To measure and optimise ad copy, A/B test different variations and see what performs best. Metrics to measure are clicks, clickthrough rate, CPC, total cost, conversion rate and CPA (cost per acquisition).

5. Optimise your AdWords settings

Adjusting your PPC settings helps you better target your ads to specific networks, devices, languages and locations. It also allows you to set daily budgets for your campaign, which you could split evenly between your campaigns at first, and then reallocate them as you move through the your campaigns’ duration.

You can also alter ad rotation, which you can set to optimise for clicks, conversions or both on rotation, and ad delivery, where you can opt to A/B test different ad copy by setting ads within the same ad group to alternate and be shown evenly.

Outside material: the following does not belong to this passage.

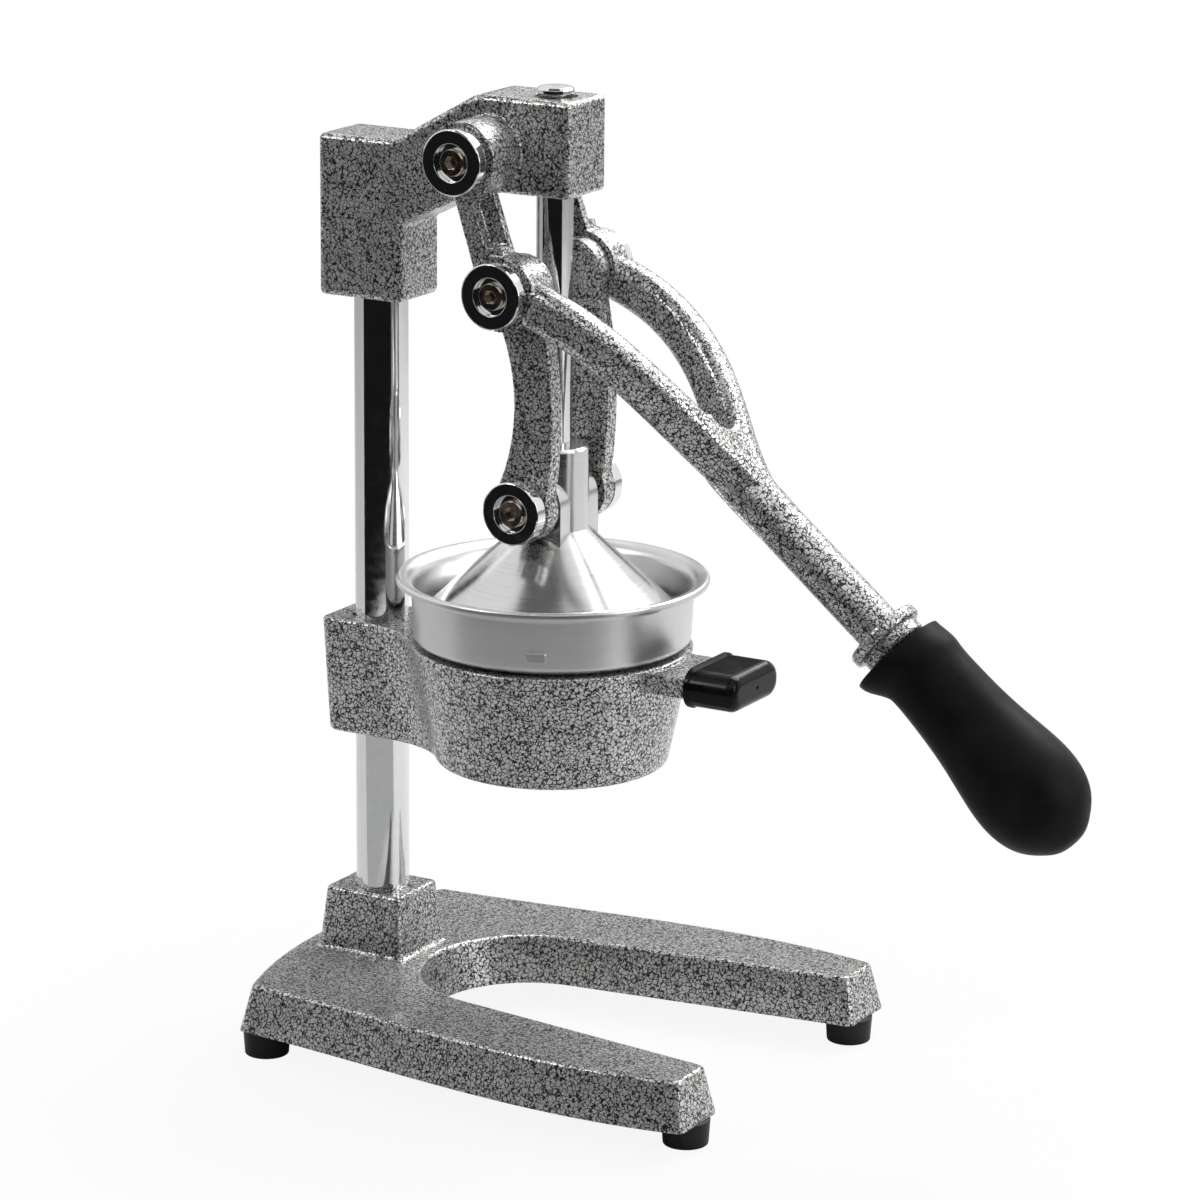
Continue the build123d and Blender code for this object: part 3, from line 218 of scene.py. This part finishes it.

6. Set visibility and clickthrough goals

Goals should be something you define early on in the process, but you should keep coming back to them to gauge your performance and to refine them when necessary.

Whether your primary goal is to increase site visits, maximise your SERP visibility, beat your competition or meet a target return on investment, you can A/B test ads, tweak your settings until you find your sweet spot in terms of ad rank, and make use of automated bidding to help eliminate the guesswork from your campaigns.

This doesn’t mean you shouldn’t experiment with manual bidding as well, by setting maximum CPCs and separate bids for individual keywords based on their performance and profitability.

7. Keep up with Google’s updates

AdWords and Google’s Search Network are ever-changing entities. In February 2016 for example, Google changed the long-standing way PPC ads appear on desktop results pages.

Now, no text ads are served on the right sidebar of the search results on desktop. Google shows four text ads instead of three in the area above the organic listings for what it calls "highly commercial queries", and three text ads will show at the bottom of the SERPs. This means a maximum of seven ads will appear on a SERP.